The Private of the Buffs (or The British Soldier In China) is a ballad by Sir Francis Hastings Doyle describing the execution of a British infantryman by Chinese soldiers in 1860.

==Background==
During the Second Opium War, an Anglo-French expedition landed in China and marched towards Peking in order to force the compliance of the Treaty of Tientsin. On 13 August 1860, during the attack on the Taku Forts—大沽炮台, in Chinese, or dàgū pàotái—Chinese troops captured two British soldiers and a group of coolies. (Some contemporary accounts record the latter as Sikh soldiers from India, and indeed the poem refers to "dusky Indians.")

The details of the subsequent events are not well-recorded, but according to reports in The Times, one Private John Moyse, of the 3rd (East Kent) Regiment (commonly known as "the Buffs") refused to kowtow to his captors. Apparently he had "declared he would not prostrate himself before any Chinaman alive," and as a result, he was summarily executed. The poem refers to Moyse as a young Kentish farmboy; however it is unknown for certain.
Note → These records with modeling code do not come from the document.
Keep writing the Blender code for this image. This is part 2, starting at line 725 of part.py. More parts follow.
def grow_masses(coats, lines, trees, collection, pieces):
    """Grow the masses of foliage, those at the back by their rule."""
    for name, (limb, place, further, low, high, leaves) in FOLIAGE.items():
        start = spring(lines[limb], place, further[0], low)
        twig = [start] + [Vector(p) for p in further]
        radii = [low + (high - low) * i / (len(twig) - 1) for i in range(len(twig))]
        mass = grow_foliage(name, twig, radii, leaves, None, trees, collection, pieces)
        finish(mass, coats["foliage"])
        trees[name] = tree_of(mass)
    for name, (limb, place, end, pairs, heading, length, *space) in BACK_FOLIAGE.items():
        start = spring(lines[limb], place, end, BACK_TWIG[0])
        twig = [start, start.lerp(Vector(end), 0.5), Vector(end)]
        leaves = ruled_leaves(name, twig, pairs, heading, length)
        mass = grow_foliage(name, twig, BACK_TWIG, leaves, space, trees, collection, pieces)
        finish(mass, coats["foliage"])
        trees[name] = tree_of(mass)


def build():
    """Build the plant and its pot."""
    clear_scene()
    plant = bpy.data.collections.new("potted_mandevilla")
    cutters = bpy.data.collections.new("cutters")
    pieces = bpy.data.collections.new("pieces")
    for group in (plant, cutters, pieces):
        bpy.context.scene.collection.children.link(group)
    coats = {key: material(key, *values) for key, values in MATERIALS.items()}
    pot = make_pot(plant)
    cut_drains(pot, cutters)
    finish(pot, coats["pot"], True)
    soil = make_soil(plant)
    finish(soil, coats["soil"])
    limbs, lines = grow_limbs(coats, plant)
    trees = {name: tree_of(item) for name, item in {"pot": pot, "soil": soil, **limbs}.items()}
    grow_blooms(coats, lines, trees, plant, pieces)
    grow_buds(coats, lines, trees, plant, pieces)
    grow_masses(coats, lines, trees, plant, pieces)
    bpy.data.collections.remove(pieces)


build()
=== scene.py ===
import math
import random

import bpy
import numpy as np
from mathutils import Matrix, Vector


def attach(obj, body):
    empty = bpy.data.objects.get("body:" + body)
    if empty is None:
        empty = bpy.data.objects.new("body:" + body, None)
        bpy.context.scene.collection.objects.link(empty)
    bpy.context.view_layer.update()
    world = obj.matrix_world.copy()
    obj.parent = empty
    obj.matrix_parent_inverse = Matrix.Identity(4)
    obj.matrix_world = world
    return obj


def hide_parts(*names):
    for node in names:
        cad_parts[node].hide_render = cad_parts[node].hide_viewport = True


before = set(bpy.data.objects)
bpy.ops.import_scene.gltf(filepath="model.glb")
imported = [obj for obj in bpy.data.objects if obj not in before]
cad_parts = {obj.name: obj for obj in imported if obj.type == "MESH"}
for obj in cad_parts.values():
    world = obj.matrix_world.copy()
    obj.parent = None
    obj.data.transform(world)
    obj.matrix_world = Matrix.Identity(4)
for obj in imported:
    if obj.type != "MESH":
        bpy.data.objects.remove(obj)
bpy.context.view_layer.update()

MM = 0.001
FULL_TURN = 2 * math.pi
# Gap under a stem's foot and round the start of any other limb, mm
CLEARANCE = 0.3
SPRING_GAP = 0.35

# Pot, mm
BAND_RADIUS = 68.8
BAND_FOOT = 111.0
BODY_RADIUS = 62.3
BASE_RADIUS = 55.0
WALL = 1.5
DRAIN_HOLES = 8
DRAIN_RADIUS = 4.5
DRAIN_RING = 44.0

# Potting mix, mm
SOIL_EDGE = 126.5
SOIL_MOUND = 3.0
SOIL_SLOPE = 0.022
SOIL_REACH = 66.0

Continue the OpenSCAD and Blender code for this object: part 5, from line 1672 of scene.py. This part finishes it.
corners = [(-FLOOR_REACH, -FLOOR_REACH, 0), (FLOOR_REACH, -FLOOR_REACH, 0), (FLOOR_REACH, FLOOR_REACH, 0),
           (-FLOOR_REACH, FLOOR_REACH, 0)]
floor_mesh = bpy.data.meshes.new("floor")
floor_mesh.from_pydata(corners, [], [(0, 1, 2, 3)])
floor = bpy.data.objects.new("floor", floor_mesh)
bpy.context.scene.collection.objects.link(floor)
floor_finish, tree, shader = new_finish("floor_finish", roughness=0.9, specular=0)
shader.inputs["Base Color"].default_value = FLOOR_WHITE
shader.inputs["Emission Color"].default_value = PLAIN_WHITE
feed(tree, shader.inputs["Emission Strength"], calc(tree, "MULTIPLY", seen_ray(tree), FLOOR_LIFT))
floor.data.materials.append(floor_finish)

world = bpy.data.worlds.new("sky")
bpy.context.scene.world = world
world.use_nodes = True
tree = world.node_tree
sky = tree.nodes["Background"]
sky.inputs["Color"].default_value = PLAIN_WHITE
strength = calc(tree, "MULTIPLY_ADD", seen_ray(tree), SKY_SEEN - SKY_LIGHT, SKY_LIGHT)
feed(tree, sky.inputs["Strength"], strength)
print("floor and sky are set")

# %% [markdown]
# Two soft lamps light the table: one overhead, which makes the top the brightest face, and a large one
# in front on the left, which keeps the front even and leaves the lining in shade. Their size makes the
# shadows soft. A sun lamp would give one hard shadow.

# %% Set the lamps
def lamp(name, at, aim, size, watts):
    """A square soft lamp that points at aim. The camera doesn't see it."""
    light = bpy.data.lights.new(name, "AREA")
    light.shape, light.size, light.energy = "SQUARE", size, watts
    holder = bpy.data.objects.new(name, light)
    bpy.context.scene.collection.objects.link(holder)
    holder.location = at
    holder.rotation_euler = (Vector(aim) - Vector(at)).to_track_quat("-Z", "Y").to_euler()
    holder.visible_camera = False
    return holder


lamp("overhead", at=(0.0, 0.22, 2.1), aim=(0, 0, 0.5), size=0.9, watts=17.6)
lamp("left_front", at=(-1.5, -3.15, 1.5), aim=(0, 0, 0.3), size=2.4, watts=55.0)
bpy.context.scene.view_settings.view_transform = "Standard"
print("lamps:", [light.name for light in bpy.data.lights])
However, the poem was written on the strength of newspaper reports, and it is likely that Doyle was unaware of the discrepancies.

==The historical sources==
Despite the report in The Times, there is speculation concerning whether the incident took place as was popularly supposed. Garnet Wolseley, who was present at the taking of the Taku forts, insisted that "The man belonging to the Buffs was either killed, or 'died of drink,' as the Chinese say." The source of the information—a soldier in the 44th (East Essex) Regiment of Foot was, according to Wolseley, not reliable. "His mind, indeed, seemed to be unbalanced, as in addition to the untruths he told, he talked utter nonsense about what he pretended he had overheard his captors say."

D.F. Rennie, a doctor with the British troops, also denied that the incident took place. The Manchester Times reprinted Rennie's account on December 2, 1865, with the conclusion
Thus, it would seem that this unfortunate man, who, through the romancing propensities of his comrade of the 44th, and the ready ear for 'sensationalism of the Times correspondent, was believed by the deluded British public to have been decapitated because he would not kow-tow to Sang-ko-lin-sin, died without ever seeing that personage at all."